Files
cloud-node-container/Dockerfile
Josh Knapp b431a66a7b Fix wedged-container outage: TCP healthcheck + tini-managed PID 1
A 10s postgresql restart took down transcribe.shadowdao.com-01 for ~17h
because pm2 gave up after 5 fast retries, the entrypoint's trailing
tail -f kept PID 1 alive, and the healthcheck (wget --spider on nginx
port 80) succeeded on the 301-to-https redirect regardless of whether
Node was alive.

Three coordinated fixes to the cnoc image:

- HEALTHCHECK: replace the redirect-passing wget probe with TCP-level
  checks on 127.0.0.1:3000 (Node) and :80 (nginx). Tenant-agnostic, no
  /ping dependency — catches the exact incident scenario (port 3000
  closed when pm2 exits).
- entrypoint.sh: exec pm2 via tini so it becomes PID 1. When pm2
  exhausts max_restarts and exits, the container exits and the
  unless-stopped restart policy brings it back. Logs are tailed in the
  background with -F (logrotate-safe).
- Dockerfile: install tini from EPEL for proper signal forwarding and
  zombie reaping of nginx/crond children that reparent to PID 1.

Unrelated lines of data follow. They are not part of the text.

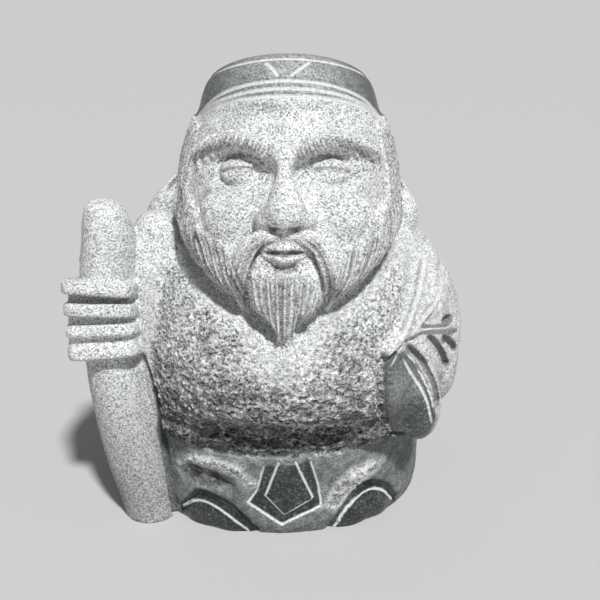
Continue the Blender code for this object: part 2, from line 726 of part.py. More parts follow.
def cap_lines(surface):
    """The incised lines of the cap: its crown's edge, its band, and a notched mark in front."""
    crown = [(turn, 15.4, 30.5) for turn in range(0, 361, 15)]
    band = [(0, 7.4), (30, 6.5), (50, 4.8), (68, 3), (90, 2.6), (135, 2.6), (180, 2.6)]
    band = [(turn, up, 35) for turn, up in [(-turn, up) for turn, up in band[:0:-1]] + band]
    hem = [(turn, 0.9 + 1.1 * math.cos(math.radians(turn)), 36) for turn in range(0, 361, 15)]
    over_hem = [(turn, up + 2.6 * math.cos(math.radians(turn / 2)) ** 8, away) for turn, up, away in hem]
    strokes = []
    for line, depth in ((crown, 0.9), (band, 0.9), (hem, 1), (over_hem, 0.5)):
        strokes.append(Stroke(cap_path(surface, line), depth, 1.25, tapered=False))
    left_mark = [(-1, -33.5, 180), (1.8, -36.3, 178.4), (4.6, -39.3, 175)]
    right_mark = [(7.3, -39.5, 175), (11.6, -37.2, 177.9), (15.7, -32.9, 180)]
    for mark in (left_mark, right_mark):
        strokes.append(Stroke(near_path(surface, mark), 1.3, FINEST))
    return strokes


def hair_lines(surface):
    """The cuts between the tufts of the brows, the strands of the moustache and of the hair behind."""
    strokes = []
    for side in (-1, 1):
        for i in range(6):
            x = 5 + 4.1 * i
            gap = [(x - 0.6, brow_height(x) + 3.2), (x + 0.4, brow_height(x)), (x + 1.8, brow_height(x) - 3)]
            strokes.append(Stroke(face_path(surface, side, gap), 1.2, FINEST))
        for shift in (-1.2, 1.3):
            strand = [(6, 125.6), (10.5 + shift, 122), (14 + shift, 114), (15 + shift, 105), (14.3, 98)]
            strokes.append(Stroke(face_path(surface, side, strand), 0.8, 1.4))
        for turn in range(104, 180, 12):
            strand = [(side * turn, 150), (side * turn, 138), (side * (turn + 1), 124)]
            strokes.append(Stroke(round_path(surface, strand), 1, 1.9))
    return strokes


def face_lines(surface):
    """The closed line of the mouth, the nostrils, and the hollow under the lip."""
    mouth = face_path(surface, 1, [(-8, 120.2), (-3, 120.4), (0, 120), (3, 120.4), (8, 120.2)])
    strokes = [Stroke(mouth, 1.2, 1.2)]
    under_lip = face_path(surface, 1, [(-5, 115.2), (0, 114.6), (5, 115.2)])
    strokes.append(Stroke(under_lip, 0.8, 2.4, rounded=True))
    for side in (-1, 1):
        over_lid = face_path(surface, side, [(6.4, 146.6), (10, 149.2), (14.5, 149.9), (22.6, 146)])
        strokes.append(Stroke(over_lid, 1.1, FINEST))
        nostril = face_path(surface, side, [(2.2, 128.8), (4.4, 128.6)])
        strokes.append(Stroke(nostril, 1.4, 1.8, tapered=False))
    return strokes


def dress_lines(surface):
    """The folds of the left sleeve and its cuff, the hems over the feet, and a few folds behind."""
    strokes = []
    over_elbow = [(55, 87.6), (60.6, 86.4), (69, 82.3), (74.5, 78)]
    strokes.append(Stroke(front_path(surface, over_elbow), 2.4, 1.8))
    strokes.append(Stroke(front_path(surface, CREASE), 2.2, 1.9, tapered=False))
    for points in PETALS:
        strokes.append(Stroke(front_path(surface, points), 1.6, 1.5))
    for points in (SHOULDER_FOLD, OUTER_FOLD, ELBOW_FOLD):
        strokes.append(Stroke(front_path(surface, points), -0.2, 2))
    for points in (CUFF_LINE, CUFF_LINE_OUTER):
        strokes.append(Stroke(front_path(surface, points), 0.6, 1))
    for points in (LEFT_HEM, RIGHT_HEM):
        strokes.append(Stroke(front_path(surface, points), 1.7, 2.1, tapered=False))
    collar = [(turn, 116 - 4 * math.sin(math.radians(turn - 90))) for turn in range(100, 261, 20)]
    strokes.append(Stroke(round_path(surface, collar), 1.4, 2.6))
    for top, low in ((112, 104), (138, 134), (165, 168), (192, 198), (220, 226)):
        fold = [(top, 103), ((top + low) / 2, 78), (low, 52)]
        strokes.append(Stroke(round_path(surface, fold), 1.6, 3.4, rounded=True))
    for turn in (110, 150, 185, 225):
        strokes.append(Stroke(round_path(surface, [(turn, 34), (turn + 2, 6)]), 1.2, 3, rounded=True))
    return strokes


def ear_lines(surface):
    right = [(51.5, -4, 143), (51.5, -4, 136), (54, -5, 129)]
    left = [(-36.5, -4, 143), (-37, -4, 136), (-41.5, -4, 128)]
    return [Stroke(near_path(surface, points), 1.2, 2.2) for points in (right, left)]


def carved_statue():
    skin = rough_statue()
    carve(skin, hollows(Surface(skin)))
    surface = Surface(skin)
    bm = bmesh.new()
    face_forms(bm, surface)
    locks = beard_locks()
    lock_forms(bm, surface, locks)
    dress_forms(bm, surface)
    staff_and_hand(bm)
    bm.from_mesh(skin)
    skin = fused(bm, CARVED_VOXEL, 1)
    surface = Surface(skin)
    lines = cap_lines(surface) + hair_lines(surface) + lock_gaps(surface, locks) + face_lines(surface)
    lines += dress_lines(surface) + ear_lines(surface)
    carved = carve(skin, lines)
    keep_group(skin, np.where((carved > 0.05) | in_face(skin), FINE, 1))
    return skin


def in_face(skin):
    """Which of the skin's points lie on the face or the front of the beard."""
    x, y, z = read_vectors(skin.vertices, "co").T
    return (abs(x - HEAD_X) < 42) & (y < -14) & (z > 82) & (z < 158) & (y < -150 + 1.08 * z)


def decimated(skin):
    """The skin with about as few triangles as TRIANGLES."""
    holder = bpy.data.objects.new("carving", skin)
    bpy.context.scene.collection.objects.link(holder)
    skin.calc_loop_triangles()
    holder.vertex_groups.new(name="plain")
    thin = holder.modifiers.new("thin", "DECIMATE")
    thin.ratio = TRIANGLES / len(skin.loop_triangles)
    thin.vertex_group = "plain"
    thin.vertex_group_factor = FINE_COST
    graph = bpy.context.evaluated_depsgraph_get()
    light = bpy.data.meshes.new_from_object(holder.evaluated_get(graph))
    bpy.data.objects.remove(holder)
    return light


def cut_flat(mesh):
    """The statue cut level at the ground, so that it stands on one flat face."""
    bm = bmesh.new()
    bm.from_mesh(mesh)
    for vertex in bm.verts:
        if abs(vertex.co.z) < GROUND_SNAP:
            vertex.co.z = 0
    everything = [*bm.verts, *bm.edges, *bm.faces]
    bmesh.ops.bisect_plane(bm, geom=everything, dist=0.0001, plane_no=(0, 0, 1), clear_inner=True)
    rim = [edge for edge in bm.edges if edge.is_boundary]
    bmesh.ops.contextual_create(bm, geom=rim)
    bmesh.ops.triangulate(bm, faces=bm.faces)
    bmesh.ops.recalc_face_normals(bm, faces=bm.faces)
    bm.to_mesh(mesh)
    bm.free()


def stone():
    material = bpy.data.materials.new("carved stone")
    material.use_nodes = True
    shader = material.node_tree.nodes["Principled BSDF"]
    shader.inputs["Base Color"].default_value = (0.36, 0.38, 0.38, 1)
    shader.inputs["Roughness"].default_value = 0.85
    return material


def main():
    clear_scene()
    skin = decimated(carved_statue())
    cut_flat(skin)
    points = read_vectors(skin.vertices, "co")
    middle = (points.max(axis=0) + points.min(axis=0)) / 2
    skin.transform(Matrix.Scale(UNIT, 4) @ Matrix.Translation((-middle[0], -middle[1], 0)))
    skin.name = "statue"
    skin.materials.append(stone())
    skin.shade_smooth()
    skin.set_sharp_from_angle(angle=math.radians(55))
    statue = bpy.data.objects.new("statue", skin)
    bpy.context.scene.collection.objects.link(statue)


if __name__ == "__main__":
    main()
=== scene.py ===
"""The looks of a small carved stone sage: the fine carving, the stone's finishes, and the light.

The figure is drawn in units, of which it is UNITS_HIGH tall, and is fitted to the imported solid's box at the
end. X runs to the viewer's right, the front looks along -Y and Z is up. The masses are fused and softened
first, then the forms of the face and dress are laid on, the chisel lines are cut, and the bare rock of the
robe is broken up.
"""

import math
import random
from itertools import pairwise
from typing import NamedTuple

import bmesh
import bpy
import numpy as np
from mathutils import Matrix, Vector, noise
from mathutils.bvhtree import BVHTree
from mathutils.kdtree import KDTree


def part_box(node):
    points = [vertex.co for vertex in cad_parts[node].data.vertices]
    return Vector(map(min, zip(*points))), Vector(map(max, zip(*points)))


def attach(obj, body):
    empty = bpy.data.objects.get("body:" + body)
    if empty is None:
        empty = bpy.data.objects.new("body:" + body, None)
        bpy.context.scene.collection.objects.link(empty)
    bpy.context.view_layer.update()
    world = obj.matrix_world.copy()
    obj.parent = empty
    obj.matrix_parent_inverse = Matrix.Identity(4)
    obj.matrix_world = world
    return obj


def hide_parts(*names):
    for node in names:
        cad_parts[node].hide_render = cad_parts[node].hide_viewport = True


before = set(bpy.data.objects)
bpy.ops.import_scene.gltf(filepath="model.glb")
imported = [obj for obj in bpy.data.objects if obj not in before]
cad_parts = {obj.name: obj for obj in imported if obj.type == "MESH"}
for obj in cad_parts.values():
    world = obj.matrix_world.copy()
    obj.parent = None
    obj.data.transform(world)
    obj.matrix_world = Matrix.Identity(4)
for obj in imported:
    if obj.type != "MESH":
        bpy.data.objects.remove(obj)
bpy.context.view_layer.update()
solid_low, solid_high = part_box("statue")

# The height in the figure's own units, and the middle of its box in x and y.
UNITS_HIGH = 181.8
UNIT = (solid_high.z - solid_low.z) / UNITS_HIGH
MIDDLE = (0.637, -5.388)
# The piece is made this much narrower than the solid, so that it stays inside the solid's box.
SNUG = 0.9996

# The grids on which the masses are fused, and the steps of ovals, paths, outlines, sweeps and balls.
BODY_VOXEL = 1.6
HEAD_VOXEL = 1.0
JOINED_VOXEL = 0.8
CARVED_VOXEL = 0.52
RING_POINTS = 64
PATH_STEPS = 4
OUTLINE_STEPS = 6
SWEEP_STEPS = 12
BALL = {"u_segments": 40, "v_segments": 26, "radius": 1}

# About how many triangles are left, and how much more of them the cut lines keep than the plain skin.
TRIANGLES = 194000
FINE = 0.5
FINE_COST = 0.02
# Points of the underside this near the ground are moved onto it.
GROUND_SNAP = 0.15

# The head, the face, the upright axis and the cap.
HEAD_X = 7.5
FACE_X = 6.5
AXIS = (7.5, -4)
CAP_PLACE = Vector((7.5, -10.6, 154.5))
CAP_TILT = math.radians(22)

# The right hand: its front end, its reach back, its slope in degrees, and its fingers as (low, high, rise).
HAND = (-62, -44)
HAND_REACH = 20
HAND_SLOPE = 16
FINGERS = ((98.6, 104.2, -4), (90.4, 95.6, -1), (82.6, 87.4, 3), (73.8, 79.4, 5))

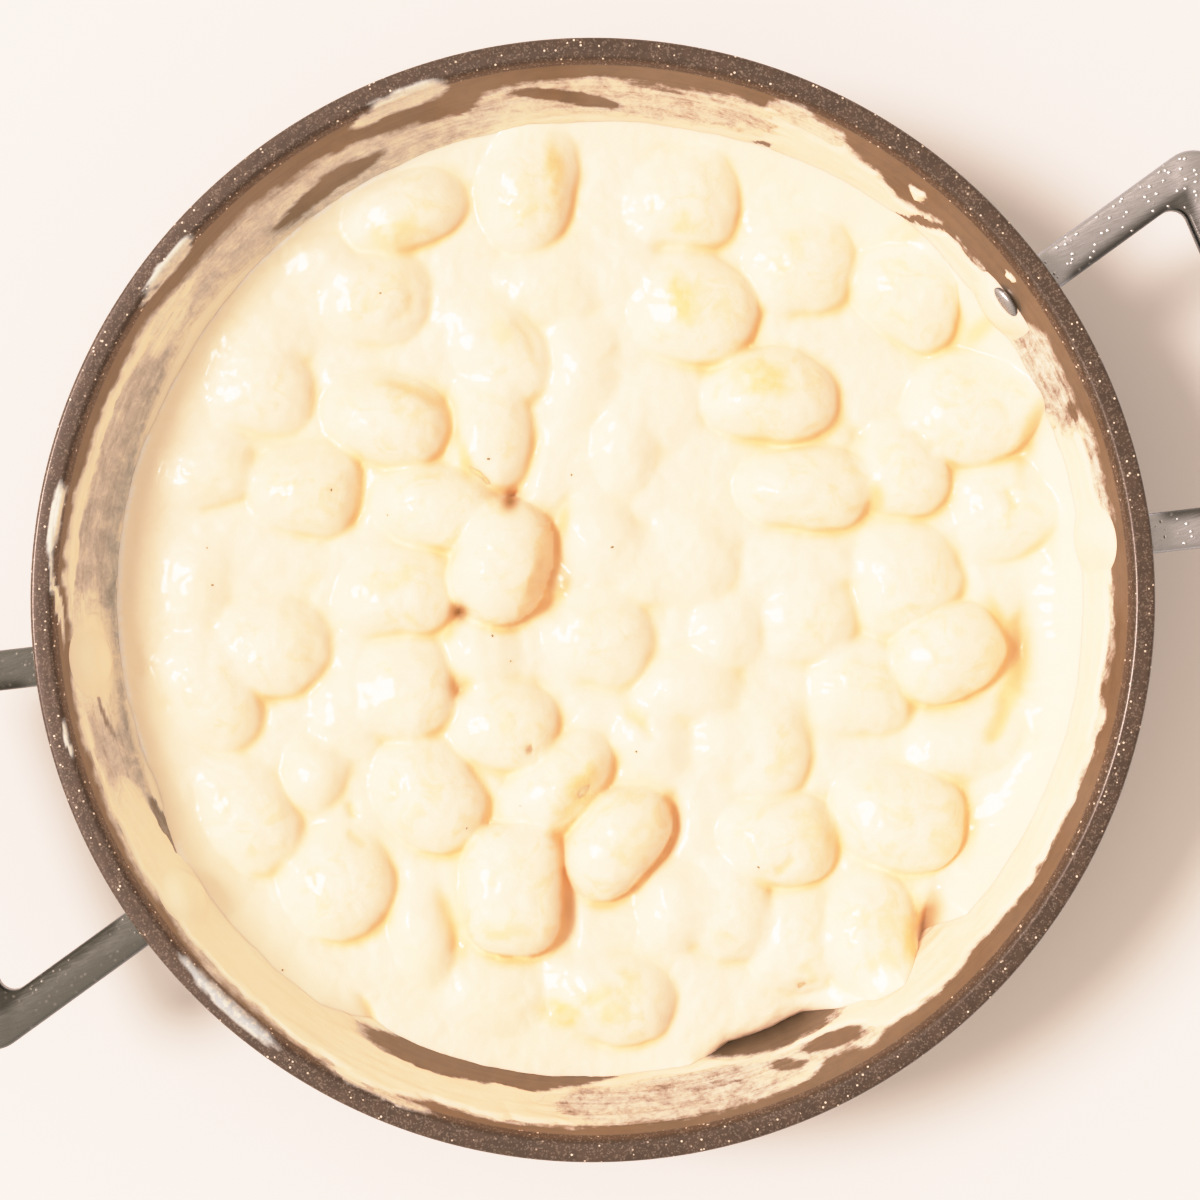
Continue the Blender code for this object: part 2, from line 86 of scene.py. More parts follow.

Co-Authored-By: Claude Opus 4.7 (1M context) <noreply@anthropic.com>
2026-05-05 06:59:52 -07:00

42 lines
1.6 KiB
Docker

FROM almalinux/9-base
ARG NODEVER=20
# Install repos, update, install only needed packages, clean up in one layer
RUN dnf install -y \
https://dl.fedoraproject.org/pub/epel/epel-release-latest-9.noarch.rpm && \
dnf update -y && \
dnf install -y wget procps cronie iproute nginx openssl git microdnf make gcc gcc-c++ tini && \
dnf group install -y 'Development Tools' && \
dnf clean all && \
rm -rf /var/cache/dnf /usr/share/doc /usr/share/man /usr/share/locale/* \
/var/cache/yum /tmp/* /var/tmp/*
# Copy scripts into the image and set permissions
COPY ./scripts/ /scripts/
RUN chmod +x /scripts/*
# Generate self-signed cert, create needed dirs, install Node.js, clean up
RUN openssl req -newkey rsa:2048 -nodes -keyout /etc/pki/tls/private/localhost.key -x509 -days 3650 -subj "/CN=localhost" -out /etc/pki/tls/certs/localhost.crt && \
mkdir -p /var/log/nodejs && \
/scripts/install-node$NODEVER.sh && \
rm -rf /tmp/*
# Install PM2 globally for process management with minimal footprint
RUN npm install -g pm2@latest --production && \
npm cache clean --force && \
rm -rf /tmp/*
# Copy nginx config
COPY ./configs/nginx.conf /etc/nginx/nginx.conf
# Copy examples directory for default app fallback
COPY ./examples/ /examples/
# Set up cron job for log rotation
RUN echo "15 */12 * * * root /scripts/log-rotate.sh" >> /etc/crontab
HEALTHCHECK --interval=30s --timeout=5s --start-period=60s --retries=3 \
CMD bash -c ': </dev/tcp/127.0.0.1/3000 && : </dev/tcp/127.0.0.1/80' \
|| exit 1
ENTRYPOINT [ "/scripts/entrypoint.sh" ]